¹ Hemicellulosic sugars. ² Data from Gómez-Cruz et al. [10].

, the water–acetone extraction step led to the removal of a large portion of the extractives (non-structural components); about 63 and 51.5% of removal using the bath- and probe-type UAE, respectively, when comparing the raw EOP to the solid fraction obtained after extraction. This reduction of the extractive content was similar or slightly lower to that reported using water treatments, with removals of up to 65% (100 °C for 30 min) [2,7]. Additionally, a decrease in the ash content was observed, being aproximately 1.6% in both cases.

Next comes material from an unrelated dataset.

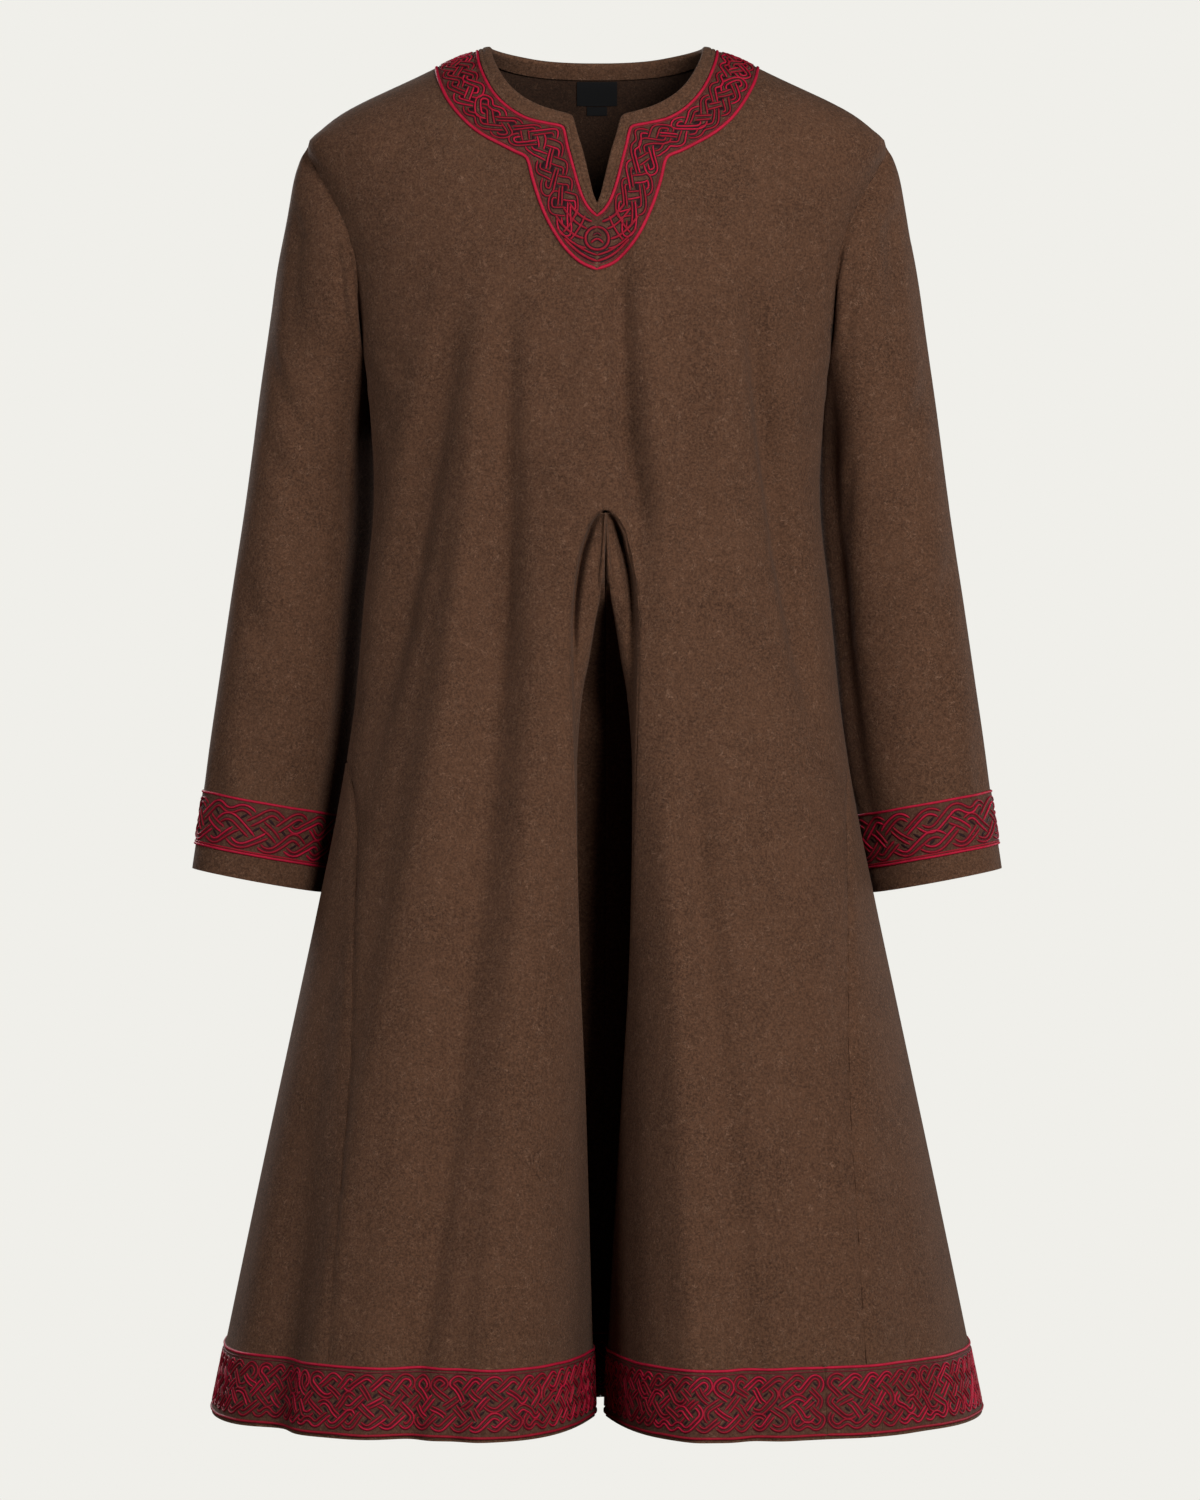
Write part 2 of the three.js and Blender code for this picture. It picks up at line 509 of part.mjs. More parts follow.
function panelSolid(face, left, right) {
  const faces = [left, right].flatMap((grid, i) => facesOf(trimmed(grid, face, i === 0 ? 1 : -1)));
  return wall(faces, -CLOTH, 0);
}

// ---------- gores ----------
// The front half gore under the pleat, from its apex to the hem.
function frontGoreGrid(side) {
  const grid = [];
  for (let row = APEX_ROW; row <= LAST_ROW; row += 1) {
    const { point: { z } } = panelCell(1, side, row, 0);
    const cells = [];
    for (let c = 0; c <= FRONT_GORE_COLUMNS; c += 1) {
      const share = c / FRONT_GORE_COLUMNS;
      let normal = row === APEX_ROW ? bodyNormal(0, z) : goreNormal(side, share, z);
      if (row > APEX_ROW && c === 0) normal = mitre(normal, pleatEdgeNormal(side, z));
      if (row > APEX_ROW && c === FRONT_GORE_COLUMNS) normal = mitre(normal, goreNormal(-side, 1, z));
      cells.push(cell(gorePoint(side, share, z), normal));
    }
    grid.push(side > 0 ? cells.reverse() : cells);
  }
  return grid;
}

// The side gore, from its point on the side seam to the hem.
function sideGoreGrid(side) {
  const grid = [];
  for (let row = SIDE_GORE_ROW; row <= LAST_ROW; row += 1) {
    const z = sideRows[row - NECK_ROWS];
    const cells = [];
    for (let c = 0; c <= SIDE_GORE_COLUMNS; c += 1) {
      const angle = side * mix(edgeAngle(z), Math.PI - edgeAngle(z), c / SIDE_GORE_COLUMNS);
      cells.push(cell(bodyPoint(angle, z), bodyNormal(angle, z)));
    }
    grid.push(side > 0 ? cells : cells.reverse());
  }
  return grid;
}

// Leaves half a seam's gap at both edges of a gore and lowers its point.
function trimmedGore(grid, pointDrop) {
  return grid.map((row, r) => {
    const cells = r > 0 ? [...row] : row.map((each, c) => pulled(each, grid[1][c], pointDrop));
    cells[0] = pulled(cells[0], cells[1], SEAM_GAP / 2);
    cells[row.length - 1] = pulled(cells.at(-1), cells.at(-2), SEAM_GAP / 2);
    return cells;
  });
}

const gores = {
  frontLeft: frontGoreGrid(1), frontRight: frontGoreGrid(-1),
  sideLeft: sideGoreGrid(1), sideRight: sideGoreGrid(-1),
};

// ---------- bands, binding and labels ----------
function neckBandSolid() {
  const faces = Object.values(half).flatMap((grid) => facesOf(grid.slice(1, NECK_ROWS)));
  return wall(faces, BAND_LIFT, BAND_LIFT + BAND_THICKNESS);
}

function cuffBandSolid(side) {
  const rings = closedRings(sleeveOf(side).slice(CUFF_BAND_ROW, CUFF_BAND_ROW + 2), side);
  return wall(facesOf(rings), BAND_LIFT, BAND_LIFT + BAND_THICKNESS);
}

// The hem band goes all round, into the pleat and out again, and its ends meet on the front.
function hemBandSolid() {
  const bandRows = (grid) => grid.slice(-2);
  const strips = [
    gores.frontLeft, gores.frontRight, half.frontRight, gores.sideRight, half.backRight,
    half.backLeft, gores.sideLeft,
  ].map(bandRows);
  const front = bandRows(half.frontLeft);
  const beforeJoint = front.map((row) => row.slice(0, HEM_BAND_JOINT + 1));
  const afterJoint = front.map((row) => row.slice(HEM_BAND_JOINT));
  for (const row of beforeJoint) row[row.length - 1] = pulled(row.at(-1), row.at(-2), SEAM_GAP / 2);
  for (const row of afterJoint) row[0] = pulled(row[0], row[1], SEAM_GAP / 2);
  const faces = [...strips, beforeJoint, afterJoint].flatMap(facesOf);
  return wall(faces, BAND_LIFT, BAND_LIFT + BAND_THICKNESS);
}

// The cells round the neck in order, from the middle of the front by the wearer's left side and back.
function neckStations(row) {
  return [
    ...half.frontLeft[row], ...half.backLeft[row].slice(1),
    ...half.backRight[row].slice(1), ...half.frontRight[row].slice(1, -1),
  ];
}

// The binding is folded over the neck edge: a profile carried round the neck. Along runs from the edge of
// the panel to the edge of the band; past is the cloth that turns over the edge.
const bindingProfile = [
  { along: 0.95, past: 0, out: BAND_LIFT },
  { along: 0.95, past: 0, out: BAND_LIFT + BINDING_THICKNESS },
  { along: 0, past: 0.8, out: BAND_LIFT + BINDING_THICKNESS },
  { along: 0, past: 1.6, out: BAND_LIFT },
  { along: 0, past: 1.6, out: -CLOTH - BAND_LIFT },
  { along: 0, past: 0.8, out: -CLOTH - BAND_LIFT - BINDING_THICKNESS },
  { along: 0.9, past: 0, out: -CLOTH - BAND_LIFT - BINDING_THICKNESS },
  { along: 0.9, past: 0, out: -CLOTH - BAND_LIFT },
  { along: 0, past: 0.35, out: -CLOTH - BAND_LIFT },
  { along: 0, past: 0.35, out: BAND_LIFT },
];

function bindingSolid() {
  const edge = neckStations(0);
  const bound = neckStations(1);
  const positions = [];
  edge.forEach((from, i) => {
    const to = bound[i];
    const along = to.point.clone().sub(from.point);
    const back = along.clone().normalize();
    for (const { along: share, past, out } of bindingProfile) {
      const normal = from.normal.clone().lerp(to.normal, share).normalize();
      const point = from.point.clone().addScaledVector(along, share).addScaledVector(back, -past);
      positions.push(...point.addScaledVector(normal, out));
    }
  });
  const index = [];
  const size = bindingProfile.length;
  for (let i = 0; i < edge.length; i += 1) {
    for (let j = 0; j < size; j += 1) {
      const next = ((i + 1) % edge.length) * size;
      const after = (j + 1) % size;
      const [a, b, c, d] = [i * size + j, i * size + after, next + after, next + j];
      const runsToBand = bindingProfile[after].along > bindingProfile[j].along;
      index.push(...(runsToBand ? [a, c, b, a, d, c] : [a, d, b, b, d, c]));
    }
  }
  return solidFrom(positions, index);
}

// A small patch inside the back of the neck, between two rows of the back and some columns each way.
function innerPatch(fromRow, toRow, from, to, columns) {
  const left = half.backLeft;
  const right = half.backRight;
  const middle = left[0].length - 1;
  const grid = [fromRow, toRow].map((row) => [
    ...left[row].slice(middle - columns, middle), ...right[row].slice(0, columns + 1),
  ]);
  const rows = [from, to].map((share) => grid[0].map((top, c) => {
    const bottom = grid[1][c];
    return cell(top.point.clone().lerp(bottom.point, share), top.normal.clone().lerp(bottom.normal, share));
  }));
  const out = -CLOTH - BAND_LIFT;
  return wall(facesOf(rows), out - LABEL_THICKNESS, out);
}

// ---------- the garment ----------
const materials = {
  wool: new THREE.MeshStandardMaterial({ color: 0x4d3928, roughness: 0.95, metalness: 0 }),
  band: new THREE.MeshStandardMaterial({ color: 0x6e1622, roughness: 0.7, metalness: 0 }),
  label: new THREE.MeshStandardMaterial({ color: 0x121212, roughness: 0.6, metalness: 0 }),
};

const group = new THREE.Group();
function add(name, geometry, material) {
  const mesh = new THREE.Mesh(geometry, material);
  mesh.name = name;
  group.add(mesh);
}

add('front', panelSolid(1, half.frontLeft, half.frontRight), materials.wool);
add('back', panelSolid(-1, half.backLeft, half.backRight), materials.wool);
for (const [name, side] of [['left', 1], ['right', -1]]) {
  const grid = sleeveOf(side);
  const rings = [grid[0].map((each, c) => pulled(each, grid[1][c], ARMHOLE_GAP)), ...grid.slice(1)];
  add(`sleeve_${name}`, wall(facesOf(closedRings(rings, side)), -CLOTH, 0), materials.wool);
  const frontGore = trimmedGore(side > 0 ? gores.frontLeft : gores.frontRight, GORE_POINT_DROP.front);
  add(`front_gore_${name}`, wall(facesOf(frontGore), -CLOTH, 0), materials.wool);
  const sideGore = trimmedGore(side > 0 ? gores.sideLeft : gores.sideRight, GORE_POINT_DROP.side);
  add(`side_gore_${name}`, wall(facesOf(sideGore), -CLOTH, 0), materials.wool);
  add(`cuff_band_${name}`, cuffBandSolid(side), materials.band);
}
add('neck_binding', bindingSolid(), materials.wool);
add('neck_band', neckBandSolid(), materials.band);
add('hem_band', hemBandSolid(), materials.band);
add('label', innerPatch(1, 2, 0.02, 0.96, 2), materials.label);
add('size_tab', innerPatch(2, 3, 0, 0.34, 1), materials.label);

export default group;
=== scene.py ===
"""Looks of a knee-length wool tunic with embroidered interlace bands, filled out with no wearer.

Sizes of the cut are in millimetres, as a maker writes them down, and every mesh is made in metres.
"""
import logging
import math
from dataclasses import dataclass, field
from enum import Enum
from typing import Callable, Iterable, Sequence

import bpy
import numpy as np
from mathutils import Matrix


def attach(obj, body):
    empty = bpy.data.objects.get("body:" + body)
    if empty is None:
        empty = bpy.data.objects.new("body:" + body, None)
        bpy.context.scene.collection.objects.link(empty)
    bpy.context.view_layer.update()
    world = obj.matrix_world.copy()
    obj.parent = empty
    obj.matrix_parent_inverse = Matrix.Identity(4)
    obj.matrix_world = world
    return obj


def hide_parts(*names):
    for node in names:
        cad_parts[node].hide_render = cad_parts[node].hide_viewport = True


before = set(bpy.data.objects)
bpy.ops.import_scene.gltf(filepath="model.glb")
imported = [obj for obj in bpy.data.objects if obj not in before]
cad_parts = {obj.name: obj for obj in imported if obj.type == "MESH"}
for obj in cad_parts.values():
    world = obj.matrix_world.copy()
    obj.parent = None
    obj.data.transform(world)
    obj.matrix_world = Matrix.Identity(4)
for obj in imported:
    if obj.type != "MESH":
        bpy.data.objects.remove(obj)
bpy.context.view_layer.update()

LOG = logging.getLogger("tunic")
MM = 0.001
BODY = "root"
Array = np.ndarray


# ---------------------------------------------------------------- reading the cutting tables

def ease(t: Array | float) -> Array:
    """Ramp smoothly from 0 to 1 as t goes from 0 to 1."""
    t = np.clip(t, 0.0, 1.0)
    return t * t * (3.0 - 2.0 * t)


def below(z: Array, top: float, over: float) -> Array:
    """Ramp smoothly from 0 at a height to 1 at some way below it."""
    return ease((top - z) / over)


def mix(a: Array | float, b: Array | float, t: Array | float) -> Array:
    """Blend a into b by the share t."""
    return a + (b - a) * t


def unit(vectors: Array) -> Array:
    """Scale vectors to length one."""
    return vectors / np.maximum(np.linalg.norm(vectors, axis=-1, keepdims=True), 1e-12)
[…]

Alternatively, the percentage of ethanol extractives increased in the composition; due to 40% acetone’s more polar characteristic, it is probably that the extraction with this solvent was more selective to remove aqueous extractives components than ethanolic ones [50]. The cellulose, hemicellulose, and lignin contents were also increased as a consequence of the partial solubilization of the extractives. This agreed with our previous results when water extraction (85 °C for 90 min) was applied [10], as well as with the results of [2], who applied a water treatment (100 °C for 30 min) for the removal of extractives from EOP. These authors suggested that a first extraction step aimed to remove extractives could be useful in subsequent valorization steps to, for example, valorize sugars, whose contents are enhanced. In any case, the efficiency of the enzymatic hydrolysis obtained to convert cellulose into glucose was low after UAE regardless of the system used, whether it was bath-type UAE (21.6 ± 0.3 g glucose released/100 g glucose in raw EOP) or probe-type UAE (21.1 ± 0.8 g glucose released/100 g glucose in raw EOP). These values were similar to those obtained using water extraction at 85 °C for 90 min (23.7 ± 0.8 g glucose released/100 g glucose in raw EOP). Overall, these results suggest that a pretreatment step of the solid residue would be required after EOP extraction, such as diluted acid and organosolv pretreatments, as the aforementioned studies showed [2,7], in order to enhance this conversion (i.e., polymeric sugars into free sugars) for the further valorization of the sugar fraction.

4. Conclusions

The present study revealed that milling of the EOP pellets and UAE favored the extraction of bioactive compounds. A slightly higher TPC was obtained when applying the probe-type UAE as compared to the bath-type UAE for the recovery of these compounds, with TPC values of 45.41 and 42.05 mg GAE/g EOP, respectively. The antioxidant activity and the mannitol content were also higher using the former method; e.g., the manitol content was 69.73 and 59.53 mg/g, respectively. The hydroxytyrosol content was similar after applying these types of extraction, with values of 5.16 and 4.96 mg/g, respectively. In any case, the probe-type UAE was able to shorten the extraction time from 43 to 12 min. This type of extraction shows potential to be applied for obtaining extracts from EOP at the industrial scale in a continuous and faster manner. Moreover, the phenolic profiles of the extracts obtained under optimal conditions using bath- and probe-type UAE were similar after their analysis by CZE-DAD, HPLC-DAD, and HPLC–MS, with hydroxytyrosol being the main component. The extracts showed a similar antioxidant content after freeze-drying and oven-drying, suggesting this type of processes can be applied to obtain storable products for further applications in the food, pharmaceutical, and cosmetic industries—especially using the former technique. Finally, looking for integration in a multiproduct biorefinery process, the extracted EOP solid should be further pretreated if monomeric sugars are desired to be recovered for integral valorization.